The hardest decision was probably like, “Do I roll the dice on this and put money in this direction when there’s no guarantee that there’ll be a return on that investment?” You’ve got to spend money to make money. Being able to make an investment in something that was not immediately tangible. Something that you were not able to quantify in that moment, but you understood that if you spent the money in this area, whether it be hiring the bodies, getting the equipment, putting together the infrastructure, it would better prepare you for what was to come, especially if you believed in it.

It’s got to start with making sure that you’re checking the boxes and doing as much as you can to ensure the best opportunity for success. Nobody can guarantee success. There’s a chance we take in everything that we do but what you can, at minimum, do is give yourself the best chance for success. That starts with doing the research, doing the homework, putting in the work, making the right investments, making sure that at every turn you’re making the best decision for that moment. 

What are some lessons about money in the music and entertainment business that you wish you would have learned earlier in your career?

You’ve got to make the right decision for you at every juncture.
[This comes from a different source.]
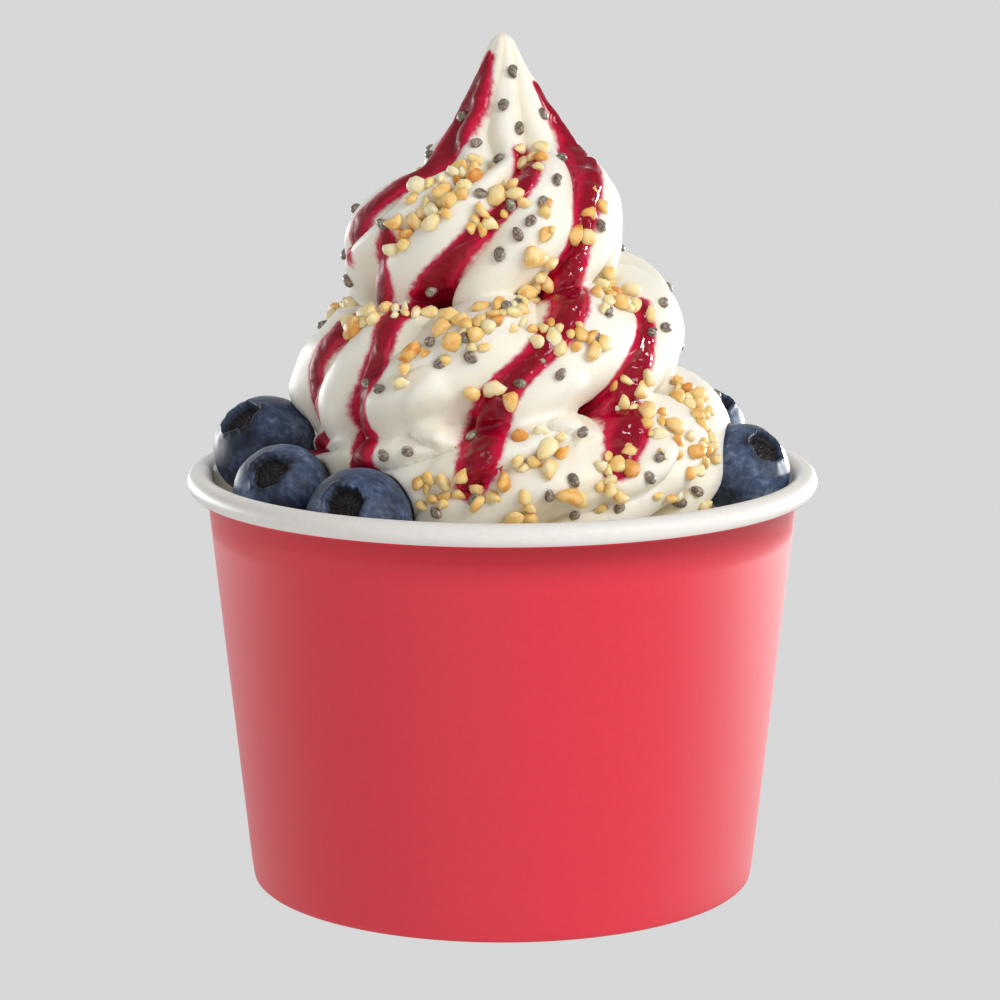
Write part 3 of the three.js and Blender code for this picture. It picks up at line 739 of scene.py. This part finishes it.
def make_cup():
    """The tub: one profile of wall, rolled rim and recessed floor, spun round the axis."""

    def wall(z):
        return FOOT_RADIUS + (WALL_TOP_RADIUS - FOOT_RADIUS) * z / (CUP_HEIGHT - RIM_ROLL)

    roll_radius = RIM_RADIUS - RIM_ROLL
    roll_height = CUP_HEIGHT - RIM_ROLL
    under_rim = roll_height - RIM_TO_WALL
    inside_skirt = FOOT_RADIUS - SKIRT
    floor_top = FLOOR_LIFT + BOARD
    # From under the floor, down inside the skirt and round the foot,
    profile = [(0, FLOOR_LIFT), (inside_skirt - FLOOR_CORNER, FLOOR_LIFT)]
    profile.append((inside_skirt, FLOOR_LIFT - FLOOR_CORNER))
    profile += [(inside_skirt, SKIRT_CORNER), (inside_skirt + SKIRT_CORNER, 0)]
    for degrees in (-90, -60, -30, 0):
        angle = math.radians(degrees)
        across = FOOT_RADIUS - FOOT_ROUNDING * (1 - math.cos(angle))
        profile.append((across, FOOT_ROUNDING * (1 + math.sin(angle))))
    # up the outside of the wall and over the rim,
    profile += [(wall(z), z) for z in (*WALL_ROWS, under_rim)]
    for degrees in range(-105, 181, 15):
        angle = math.radians(degrees)
        across = roll_radius + RIM_ROLL * math.cos(angle)
        profile.append((across, roll_height + RIM_ROLL * math.sin(angle)))
    # and down the inside of the wall to the floor's upper side.
    profile += [(wall(z) - BOARD, z) for z in (under_rim - 0.8, 54, 30, floor_top + 0.6)]
    profile += [(wall(FLOOR_LIFT) - BOARD - 0.7, floor_top), (0, floor_top)]
    bm = bmesh.new()
    ring = [bm.verts.new((r, 0, z)) for r, z in profile]
    edges = [bm.edges.new(pair) for pair in zip(ring, ring[1:])]
    bmesh.ops.spin(
        bm,
        geom=ring + edges,
        cent=(0, 0, 0),
        axis=(0, 0, 1),
        dvec=(0, 0, 0),
        angle=TAU,
        steps=CUP_STEPS,
        use_merge=True,
    )
    bmesh.ops.remove_doubles(bm, verts=bm.verts, dist=SAME_POINT)
    bmesh.ops.recalc_face_normals(bm, faces=bm.faces)
    for face in bm.faces:
        middle = face.calc_center_median()
        across = math.hypot(middle.x, middle.y)
        outer_wall = 0.1 < middle.z < under_rim and across > wall(middle.z) - BOARD / 2
        face.material_index = 0 if outer_wall else 1
    for vert in bm.verts:
        across = math.hypot(vert.co.x, vert.co.y)
        if across < wall(vert.co.z) - ON_WALL or not 1 <= vert.co.z <= under_rim + ON_WALL:
            continue
        past_seam = (math.atan2(vert.co.y, vert.co.x) - SEAM_AZIMUTH) % TAU
        lift = SEAM_STEP * max(0, 1 - past_seam / SEAM_FADE)
        vert.co.x *= 1 + lift / across
        vert.co.y *= 1 + lift / across
    cup = finished(
        "board_cup",
        bm,
        board("red_printed_board", "#DF283B", 0.5, 0.6),
        board("white_coated_board", "#EAE6E0", 0.45, 0.35),
    )
    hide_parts("paper_cup")


def make_swirl():
    """The yogurt: a grid wrapped round the axis, with its columns along the flutes and its rows
    from the tip down to the fill, then down the wall and in under the bottom."""
    bm = bmesh.new()
    stain = bm.verts.layers.float.new("stain")
    # How deep in a flute's valley each point lies; the yogurt's material paints shade there.
    valley = bm.verts.layers.float.new("valley")
    grid, column, row = grid_of_points(bm, SWIRL_COLUMNS, SWIRL_ROWS + 2)
    angles = np.arange(SWIRL_COLUMNS + 1) * TAU / SWIRL_COLUMNS
    lowest = FILL_HEIGHT - FILL_RADIUS * math.tan(CLIMB)
    down = (np.arange(SWIRL_ROWS + 1) / SWIRL_ROWS) ** ROW_CROWDING
    heights = np.tile(TIP_HEIGHT + (lowest - TIP_HEIGHT) * down, (SWIRL_COLUMNS + 1, 1))

    def azimuth_at(height, columns=slice(None)):
        return flute_azimuth(angles[columns, None] + 0 * height, height)

    heights = snap_to_creases(azimuth_at, heights)
    heights[-1] = heights[0]
    azimuth = azimuth_at(heights)
    points = swirl_point(azimuth, heights)
    across = np.hypot(points[..., 0], points[..., 1])
    sauce = sauce_at(azimuth, heights, across)
    hollow = 1 - np.abs(np.sin(FLUTES * angles[:, None] / 2)) + 0 * heights
    points = push_off_berries(points)
    foot = flute_azimuth(angles, np.full_like(angles, lowest))
    side = np.stack([np.cos(foot), np.sin(foot), 0 * foot], -1) * FILL_FOOT_RADIUS
    side = side + (0, 0, FILL_FOOT)
    middle = np.zeros_like(side) + (0, 0, FILL_FOOT)
    points = np.concatenate([points, side[:, None], middle[:, None]], 1)
    points[:, 0] = (0, 0, TIP_HEIGHT)
    spare = np.zeros((SWIRL_COLUMNS + 1, 2))  # for the two rows under the fill
    stains = np.concatenate([np.clip(0.5 + sauce / STAIN_WIDTH, 0, 1), spare], 1)[column, row]
    valleys = np.concatenate([hollow, spare], 1)[column, row]
    for vert, place, stained, valleyed in zip(grid, points[column, row], stains, valleys):
        vert.co = place
        vert[stain] = stained
        vert[valley] = valleyed
    bmesh.ops.remove_doubles(bm, verts=bm.verts, dist=SAME_POINT)
    bmesh.ops.recalc_face_normals(bm, faces=bm.faces)
    swirl = finished("yogurt_swirl", bm, soft_serve_yogurt())
    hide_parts("frozen_yogurt")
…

You can’t try to keep up with the Joneses. You can’t look at what the next man is doing and think that that’s going to be the same thing that works for you. There’s no magic crystal ball that gives you the answers, but being as prepared as you could possibly be every step of the way. Leaving management to go into television was a major gamble that I took. That was a very difficult thing to contend with because there were all these plans that I had made and all these arrangements that were laid out that were supposed to bridge the gap, and take me through this period.

It didn’t quite pan out that way. Make sure that you have the ability to sustain yourself, to make sure that your base expenses are covered before you take that leap because it’s not always going to turn out exactly as you planned. You have to make sure that you can survive because moving out of desperation is never going to yield the right results.

How did your money management skills shift once the pandemic hit?

It was about making some really hard decisions. You look at going from a fully functioning company to everything coming to a stop immediately. No one had any sense of how long this was going to be for. Is this a couple of months? Who knew that we’d be looking back and it would have been a complete year.

We chose to dig in and to use the opportunity to make an investment. I saw it as an opportunity to really push through. I had time that I hadn’t had in a very long time where I could really focus in on pushing the company in different directions. My team and I really just linked arms and drilled down, and took this as an opportunity to push the company into different areas. We had done mainly unscripted, but we really wanted to take this time to see how we can focus in on those other projects like scripted format. That’s exactly what we did and thank God, knock on wood, it’s a gamble that’s paying off for us.

How have you seen social media impact money management skills?

Everything that you see isn’t necessarily the reality, the truth of what’s happening. I don’t want to say that celebs don’t really have the money, but they also get a lot of things for free, and they get goods and services in exchange for their posts, and the access to their audiences. Unfortunately, a lot of people see that as a blueprint or something they have to follow. If they’re not in that same category or spinning at that same level, then they’re not playing on the same field. You’ve got to live within your means within your reality.

It can’t be about comparing yourself to other people and trying to mimic the things you think are the reality because you’ve got to be smart about looking for that paid partnership. It’s a blessing and a curse, social media. It’s given us a wide open playing field, but I think that’s where it gets a little dangerous and understanding that balance of using it for the platform that it is intended for is key.